* [Information supplied]:
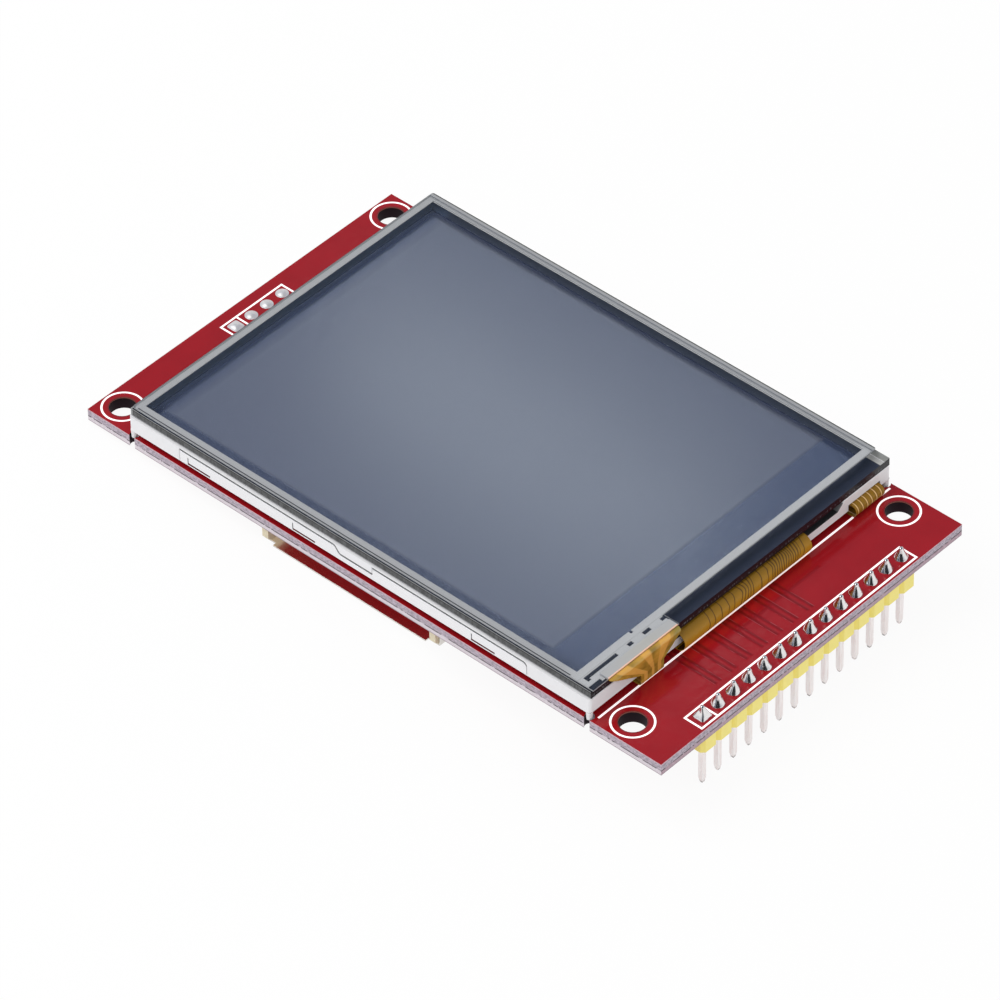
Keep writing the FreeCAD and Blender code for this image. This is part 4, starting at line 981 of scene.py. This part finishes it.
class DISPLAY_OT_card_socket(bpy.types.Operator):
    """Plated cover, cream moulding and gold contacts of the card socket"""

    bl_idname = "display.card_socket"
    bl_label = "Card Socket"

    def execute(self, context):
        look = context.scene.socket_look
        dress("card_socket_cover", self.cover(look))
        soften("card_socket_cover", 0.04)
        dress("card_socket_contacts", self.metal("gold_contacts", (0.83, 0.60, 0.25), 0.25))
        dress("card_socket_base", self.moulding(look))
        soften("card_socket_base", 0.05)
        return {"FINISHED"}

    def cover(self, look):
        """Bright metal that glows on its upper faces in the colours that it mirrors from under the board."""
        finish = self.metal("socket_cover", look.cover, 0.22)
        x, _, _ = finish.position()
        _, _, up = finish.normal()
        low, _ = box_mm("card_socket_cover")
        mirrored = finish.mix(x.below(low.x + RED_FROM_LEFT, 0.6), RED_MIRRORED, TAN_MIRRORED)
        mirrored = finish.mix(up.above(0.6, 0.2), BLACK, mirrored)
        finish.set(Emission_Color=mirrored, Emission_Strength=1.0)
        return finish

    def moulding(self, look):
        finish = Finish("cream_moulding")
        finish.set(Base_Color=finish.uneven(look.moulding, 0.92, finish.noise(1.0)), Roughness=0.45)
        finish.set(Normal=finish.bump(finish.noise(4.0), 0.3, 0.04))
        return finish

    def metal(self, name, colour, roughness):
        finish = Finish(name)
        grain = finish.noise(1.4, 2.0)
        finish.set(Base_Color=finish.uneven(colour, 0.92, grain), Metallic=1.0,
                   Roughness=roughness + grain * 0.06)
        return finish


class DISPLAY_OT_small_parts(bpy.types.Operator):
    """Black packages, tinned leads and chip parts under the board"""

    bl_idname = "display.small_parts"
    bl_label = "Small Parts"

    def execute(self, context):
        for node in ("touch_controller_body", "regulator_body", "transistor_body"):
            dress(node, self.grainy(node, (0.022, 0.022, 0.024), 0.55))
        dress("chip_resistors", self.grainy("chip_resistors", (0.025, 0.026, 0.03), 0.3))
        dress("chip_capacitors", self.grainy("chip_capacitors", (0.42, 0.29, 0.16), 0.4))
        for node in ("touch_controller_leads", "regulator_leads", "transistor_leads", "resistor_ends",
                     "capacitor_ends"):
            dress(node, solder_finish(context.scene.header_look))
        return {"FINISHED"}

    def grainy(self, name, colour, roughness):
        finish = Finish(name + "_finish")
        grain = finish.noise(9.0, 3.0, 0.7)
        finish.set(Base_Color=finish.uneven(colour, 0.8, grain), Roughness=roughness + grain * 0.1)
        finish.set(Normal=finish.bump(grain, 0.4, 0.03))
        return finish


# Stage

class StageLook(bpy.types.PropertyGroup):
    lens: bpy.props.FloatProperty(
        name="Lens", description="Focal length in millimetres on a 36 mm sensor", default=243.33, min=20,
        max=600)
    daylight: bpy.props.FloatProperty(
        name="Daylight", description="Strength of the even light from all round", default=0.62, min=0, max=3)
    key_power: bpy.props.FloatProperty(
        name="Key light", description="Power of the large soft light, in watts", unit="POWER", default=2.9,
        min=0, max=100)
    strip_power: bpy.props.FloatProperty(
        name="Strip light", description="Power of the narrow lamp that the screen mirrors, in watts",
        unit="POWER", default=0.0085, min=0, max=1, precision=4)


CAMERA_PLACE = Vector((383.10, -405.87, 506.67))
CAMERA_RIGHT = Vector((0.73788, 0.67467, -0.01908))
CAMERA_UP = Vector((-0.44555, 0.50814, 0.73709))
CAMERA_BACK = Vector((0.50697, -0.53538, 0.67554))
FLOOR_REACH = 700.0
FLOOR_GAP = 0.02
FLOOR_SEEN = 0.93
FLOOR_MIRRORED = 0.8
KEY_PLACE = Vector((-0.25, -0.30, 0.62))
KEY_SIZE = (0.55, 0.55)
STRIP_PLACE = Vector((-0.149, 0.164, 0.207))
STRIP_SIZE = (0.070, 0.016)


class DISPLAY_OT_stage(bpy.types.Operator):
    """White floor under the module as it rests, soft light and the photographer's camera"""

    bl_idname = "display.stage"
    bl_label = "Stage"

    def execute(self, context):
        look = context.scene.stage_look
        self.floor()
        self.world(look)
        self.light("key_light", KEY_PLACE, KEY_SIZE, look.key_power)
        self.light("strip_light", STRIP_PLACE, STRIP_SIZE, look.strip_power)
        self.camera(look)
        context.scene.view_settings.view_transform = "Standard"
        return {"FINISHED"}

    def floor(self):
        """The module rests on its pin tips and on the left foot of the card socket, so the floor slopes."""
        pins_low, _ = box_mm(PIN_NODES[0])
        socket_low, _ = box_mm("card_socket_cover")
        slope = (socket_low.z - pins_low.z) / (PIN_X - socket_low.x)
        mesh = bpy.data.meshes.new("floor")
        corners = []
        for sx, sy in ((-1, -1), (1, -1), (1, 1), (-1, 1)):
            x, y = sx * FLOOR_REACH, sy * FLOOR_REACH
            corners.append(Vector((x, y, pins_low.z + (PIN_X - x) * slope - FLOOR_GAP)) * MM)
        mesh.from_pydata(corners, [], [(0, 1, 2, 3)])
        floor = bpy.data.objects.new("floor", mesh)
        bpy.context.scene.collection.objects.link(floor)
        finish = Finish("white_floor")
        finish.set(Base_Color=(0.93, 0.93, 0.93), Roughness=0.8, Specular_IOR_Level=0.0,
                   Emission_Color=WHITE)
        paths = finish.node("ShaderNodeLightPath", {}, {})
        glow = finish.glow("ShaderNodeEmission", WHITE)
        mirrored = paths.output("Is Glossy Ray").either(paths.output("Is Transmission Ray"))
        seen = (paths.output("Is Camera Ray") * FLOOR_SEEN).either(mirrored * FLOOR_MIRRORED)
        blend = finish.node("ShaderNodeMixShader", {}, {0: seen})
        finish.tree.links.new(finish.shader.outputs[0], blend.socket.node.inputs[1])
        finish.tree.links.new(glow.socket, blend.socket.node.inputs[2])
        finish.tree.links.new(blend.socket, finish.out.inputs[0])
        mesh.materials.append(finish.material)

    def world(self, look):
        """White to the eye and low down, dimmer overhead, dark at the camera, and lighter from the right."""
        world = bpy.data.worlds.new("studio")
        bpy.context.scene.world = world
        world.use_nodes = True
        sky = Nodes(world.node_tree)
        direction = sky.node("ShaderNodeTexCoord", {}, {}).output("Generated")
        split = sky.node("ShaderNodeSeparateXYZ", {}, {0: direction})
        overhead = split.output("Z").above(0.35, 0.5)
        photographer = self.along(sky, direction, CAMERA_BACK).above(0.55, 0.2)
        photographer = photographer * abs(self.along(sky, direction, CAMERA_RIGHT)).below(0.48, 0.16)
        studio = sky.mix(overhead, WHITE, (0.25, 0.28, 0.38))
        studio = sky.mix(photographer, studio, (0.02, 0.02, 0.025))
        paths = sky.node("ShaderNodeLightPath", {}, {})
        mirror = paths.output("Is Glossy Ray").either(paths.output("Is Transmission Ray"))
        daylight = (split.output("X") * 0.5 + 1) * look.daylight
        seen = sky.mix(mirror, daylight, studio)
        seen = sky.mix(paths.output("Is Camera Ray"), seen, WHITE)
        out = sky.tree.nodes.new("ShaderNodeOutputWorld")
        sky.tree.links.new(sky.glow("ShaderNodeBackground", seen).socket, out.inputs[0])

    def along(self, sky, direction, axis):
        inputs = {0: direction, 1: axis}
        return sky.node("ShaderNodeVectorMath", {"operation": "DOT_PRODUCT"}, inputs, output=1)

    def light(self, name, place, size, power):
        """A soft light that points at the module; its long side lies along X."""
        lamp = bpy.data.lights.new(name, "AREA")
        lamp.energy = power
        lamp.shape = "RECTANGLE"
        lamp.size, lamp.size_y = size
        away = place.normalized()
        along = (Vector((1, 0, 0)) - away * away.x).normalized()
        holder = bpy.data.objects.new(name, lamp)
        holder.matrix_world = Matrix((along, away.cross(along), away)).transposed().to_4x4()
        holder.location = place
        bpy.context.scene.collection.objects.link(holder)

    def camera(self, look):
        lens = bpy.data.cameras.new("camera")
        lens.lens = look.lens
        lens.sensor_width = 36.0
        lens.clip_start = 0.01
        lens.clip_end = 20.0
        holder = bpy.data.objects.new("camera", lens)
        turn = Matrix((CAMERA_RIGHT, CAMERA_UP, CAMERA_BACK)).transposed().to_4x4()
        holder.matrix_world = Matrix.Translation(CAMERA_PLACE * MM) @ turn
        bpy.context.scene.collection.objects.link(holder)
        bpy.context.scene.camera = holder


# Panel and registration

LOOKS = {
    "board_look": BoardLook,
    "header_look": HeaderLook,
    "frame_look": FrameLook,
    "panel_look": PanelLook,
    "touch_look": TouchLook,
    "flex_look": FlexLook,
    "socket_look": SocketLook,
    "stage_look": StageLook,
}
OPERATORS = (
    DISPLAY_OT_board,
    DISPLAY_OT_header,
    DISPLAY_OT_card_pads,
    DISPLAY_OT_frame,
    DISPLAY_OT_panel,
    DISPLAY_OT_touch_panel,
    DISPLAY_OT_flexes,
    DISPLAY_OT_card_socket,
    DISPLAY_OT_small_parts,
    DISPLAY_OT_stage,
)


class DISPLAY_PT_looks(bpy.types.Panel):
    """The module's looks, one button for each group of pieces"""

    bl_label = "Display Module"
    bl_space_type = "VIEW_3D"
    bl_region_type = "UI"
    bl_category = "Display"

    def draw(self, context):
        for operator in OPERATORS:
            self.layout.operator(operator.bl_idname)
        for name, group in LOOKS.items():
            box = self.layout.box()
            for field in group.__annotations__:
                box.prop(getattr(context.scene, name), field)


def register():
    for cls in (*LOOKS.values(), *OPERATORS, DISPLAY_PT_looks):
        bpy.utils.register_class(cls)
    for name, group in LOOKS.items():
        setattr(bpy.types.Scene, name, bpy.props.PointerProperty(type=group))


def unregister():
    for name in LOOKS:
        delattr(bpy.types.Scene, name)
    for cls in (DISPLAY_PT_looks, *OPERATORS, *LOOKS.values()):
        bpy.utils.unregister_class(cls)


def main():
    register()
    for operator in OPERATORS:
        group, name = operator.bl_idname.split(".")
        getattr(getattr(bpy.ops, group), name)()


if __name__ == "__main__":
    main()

* [Instructions to follow]: From the top of the listing above, restate each line word for word up to and including the line with "cover, cream moulding"; add nothing else.

* [Output of the task]:
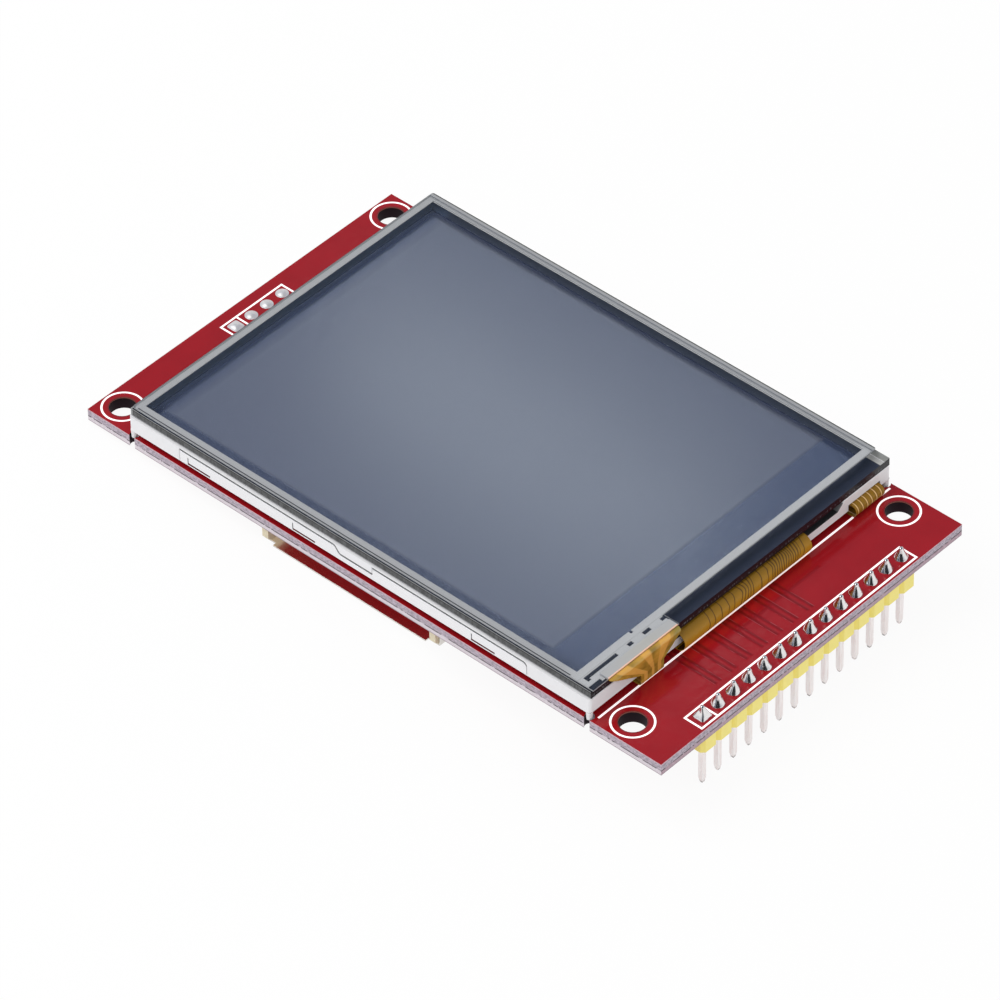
Keep writing the FreeCAD and Blender code for this image. This is part 4, starting at line 981 of scene.py. This part finishes it.
class DISPLAY_OT_card_socket(bpy.types.Operator):
    """Plated cover, cream moulding and gold contacts of the card socket"""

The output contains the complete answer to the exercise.